Lower Yosemite Falls is an easy, must-do hike with kids of all ages. The one-mile loop is a short walk with a huge payoff – fabulous views of Upper and Lower Yosemite Falls. It was scorching hot when I did this hike with my girls last summer. The base of the falls just might be the best pool ever. Be sure your kids are wearing good walking shoes that are OK to get wet.
Rafting on the scenic Merced River is a fabulous way to spend a hot day, and one of the best ways to see the valley’s amazing scenery. Floating is easy; it doesn’t matter how old you are. Pack a picnic lunch and rent a raft at the Curry Village Recreation Center. You’ll get life jackets and paddles, but the river does most of the work.

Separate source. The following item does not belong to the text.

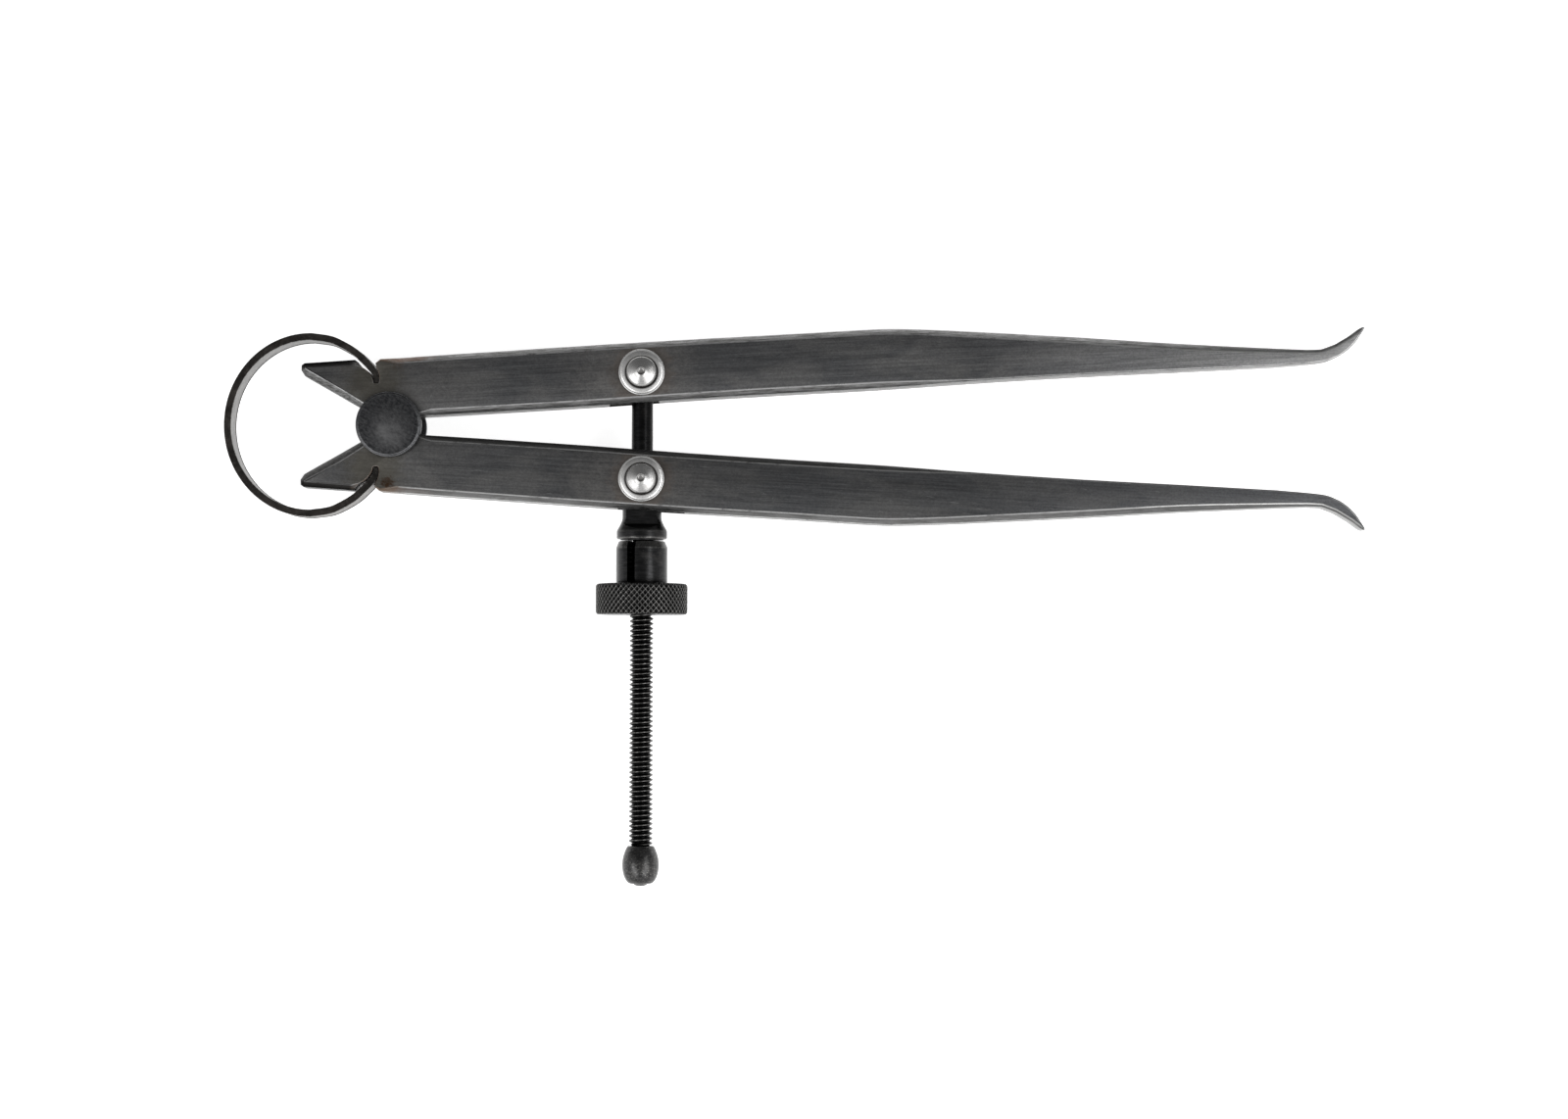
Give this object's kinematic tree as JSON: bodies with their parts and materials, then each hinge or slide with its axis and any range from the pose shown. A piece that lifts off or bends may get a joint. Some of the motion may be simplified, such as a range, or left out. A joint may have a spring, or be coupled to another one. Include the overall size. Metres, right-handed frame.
{
  "type": "inside spring caliper",
  "caption": "Inside spring caliper: flat steel legs with out-turned tips on a fulcrum stud, bow spring, cross screw and a knurled split quick-adjusting nut.",
  "frame": {"origin": "centre of the fulcrum stud's rear face, on the axis that both legs turn about", "axes": "+X from the fulcrum to the leg tips along the centre line between the legs, +Y to the upper leg, +Z out of the front faces; the adjusting screw runs along -Y"},
  "size_m": [0.1486, 0.0733, 0.012],
  "materials": {
    "leg_steel": "dark gunmetal steel, brushed lengthwise, with worn chamfers and slight rust",
    "spring_steel": "blackened tempered spring steel",
    "stud_steel": "blued steel, worn in the middle",
    "black_oxide": "black oxide steel, slightly oily",
    "knob_steel": "dark turned steel",
    "bright_steel": "bright turned steel"
  },
  "bodies": {
    "frame": {"fulcrum_stud": "stud_steel", "bow_spring": "spring_steel"},
    "upper_leg": {"upper_leg": "leg_steel"},
    "lower_leg": {"lower_leg": "leg_steel"},
    "screw": {"screw_anchor_pin": "bright_steel", "pin_washer_upper_front": "bright_steel", "pin_washer_upper_rear": "bright_steel", "adjusting_screw": "black_oxide", "screw_end_knob": "knob_steel"},
    "swivel": {"nut_swivel_pin": "bright_steel", "pin_washer_lower_front": "bright_steel", "pin_washer_lower_rear": "bright_steel"},
    "thrust_washer": {"cone_washer": "black_oxide"},
    "nut": {"knurled_nut_ring": "black_oxide", "nut_jaw_spring": "bright_steel"},
    "jaw_a": {"nut_jaw_a": "black_oxide"},
    "jaw_b": {"nut_jaw_b": "black_oxide"}
  },
  "joints": [
    {"name": "leg_opening", "type": "hinge", "parent": "frame", "child": "upper_leg", "pos_m": [0, 0, 0.00397], "axis": [0, 0, 1], "range_deg": [-3.4, 25], "deforming": ["bow_spring"]},
    {"name": "lower_leg_swing", "type": "hinge", "parent": "frame", "child": "lower_leg", "pos_m": [0, 0, 0.00397], "axis": [0, 0, 1], "range_deg": [-25, 3.4]},
    {"name": "screw_swivel", "type": "hinge", "parent": "upper_leg", "child": "screw", "pos_m": [0.0328, 0.00693, 0.00397], "axis": [0, 0, 1], "range_deg": [-25, 3.4]},
    {"name": "nut_swivel", "type": "hinge", "parent": "lower_leg", "child": "swivel", "pos_m": [0.0328, -0.00693, 0.00397], "axis": [0, 0, 1], "range_deg": [-3.4, 25]},
    {"name": "nut_release", "type": "slide", "parent": "swivel", "child": "thrust_washer", "axis": [0, -1, 0], "range_m": [0, 0.0012]},
    {"name": "nut_spin", "type": "hinge", "parent": "thrust_washer", "child": "nut", "pos_m": [0.0328, -0.00693, 0.00397], "axis": [0, -1, 0], "continuous": true},
    {"name": "jaw_a_rock", "type": "hinge", "parent": "nut", "child": "jaw_a", "pos_m": [0.0353, -0.02325, 0.00503], "axis": [0.3907, 0, -0.9205], "range_deg": [0, 2.2]},
    {"name": "jaw_b_rock", "type": "hinge", "parent": "nut", "child": "jaw_b", "pos_m": [0.0303, -0.02325, 0.00291], "axis": [0.3907, 0, -0.9205], "range_deg": [-2.2, 0]}
  ],
  "couplings": [
    {"joint": "lower_leg_swing", "follows": "leg_opening", "ratio": -1},
    {"joint": "screw_swivel", "follows": "leg_opening", "ratio": -1},
    {"joint": "nut_swivel", "follows": "leg_opening", "ratio": 1},
    {"joint": "jaw_a_rock", "follows": "nut_release", "rad_per_m": 31.998},
    {"joint": "jaw_b_rock", "follows": "nut_release", "rad_per_m": -31.998}
  ]
}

Take your time and beach whenever the mood strikes you. There are plenty of sandy stretches to get out and swim or set up your picnic. Families abound, so don’t be surprised if your kids make some new friends. When you reach the end of the 3-mile stretch down the river, folks are standing by to take your raft and shuttle you back to Curry Village.
The peak of summer brings hundreds of thing to do in Yosemite. Along with the obvious perks Mother Nature holds for visitors, the National Park Service does a fabulous job of offering lots of what I like to call “extras.” Read the Yosemite guide online or pick up a copy when you arrive at the park. It lists everything happening in the park, and there’s a ton to choose from, like family scavenger hunts, ranger walks and photography classes, just to name a few. My family of four took Sharpie art classes after dinner two nights in a row, and learned about Yosemite’s Ahwahneechee Indians. And yes, both of my girls learned how to start a fire rubbing stick together.
Long days of playing make for tired legs. Leave the car parked and use your bike to get around the Valley Floor. Traffic is one of Yosemite’s biggest headaches, and though there are popular and crowded shuttles running pretty constantly, jumping on and off bikes is a breeze. In many cases, you’ll move faster than cars headed in the same direction.
There’s also the bonus of being able to stop when there’s a deer on the sidewalk or bear scampering across the meadow. And there’s always the possibility of a late-night stop for ice cream at Curry Village.